However, that was short lived as when I added a second fuzz function, I immediately got the error (and drain of excitement):

$ go-fuzz -bin=podcast_fuzz-fuzz.zip
2020/02/12 12:10:08 -func flag not provided, but multiple fuzz functions available: FuzzAddDuration, FuzzAddEnclosure

Doh...

@josharian Question, would it be acceptable to call all fuzz functions from a single parent? (and feel free to criticize if I should even be fuzzing Int64 functions or not). Something like:

func Fuzz(data []byte) int {
	if v := FuzzAddDuration(data); v != 1 {
		return v
	}
	if v := FuzzAddEnclosure(data); v != 1 {
		return v
	}
	return 1
}

Or maybe to force the run through all funcs...

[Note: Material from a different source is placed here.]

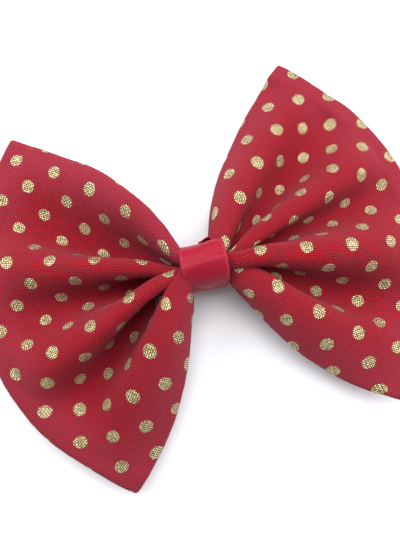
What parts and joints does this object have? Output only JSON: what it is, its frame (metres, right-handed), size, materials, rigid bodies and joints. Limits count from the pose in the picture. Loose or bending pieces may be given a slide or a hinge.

func Fuzz(data []byte) int {
	val := 1
	if v := FuzzAddDuration(data); v != 1 {
		val = v
	}
	if v := FuzzAddEnclosure(data); v != 1 {
		val = v
	}
	return val
}

I would have a concern that not all use cases would make it down to the lower funcs being called in the list, like during crashes even if the crash was properly caught by the funcs up higher in the method.

I also suspect the latter could override a -1 value with a later 0 return val.

eduncan911 avatar Feb 12 '20 17:02 eduncan911

Question, would it be acceptable to call all fuzz functions from a single parent?

You can, but there are downsides: Your corpus and your coverage information gets mixed together. Sometimes that is useful, and sometimes it isn't. It's not something that go-fuzz can do automatically.

josharian avatar Feb 12 '20 19:02 josharian

IMO, it should require a prefix of of Fuzz, like Test functions do.

It does. See func isFuzzFuncName in the commit you linked to.

josharian avatar Feb 12 '20 19:02 josharian

@josharian

I added the ability to compile multiple fuzz functions at once and then select between them at go-fuzz time.

Selecting (go-fuzz -func) works very well, thanks!

Would it make sense to close this ticket as done and open another one specifically for what is left:

What isn’t implemented is the ability to have go-fuzz run all fuzz functions at once, sharing time between them.

I believe it would better represent reality for somebody looking at the backlog.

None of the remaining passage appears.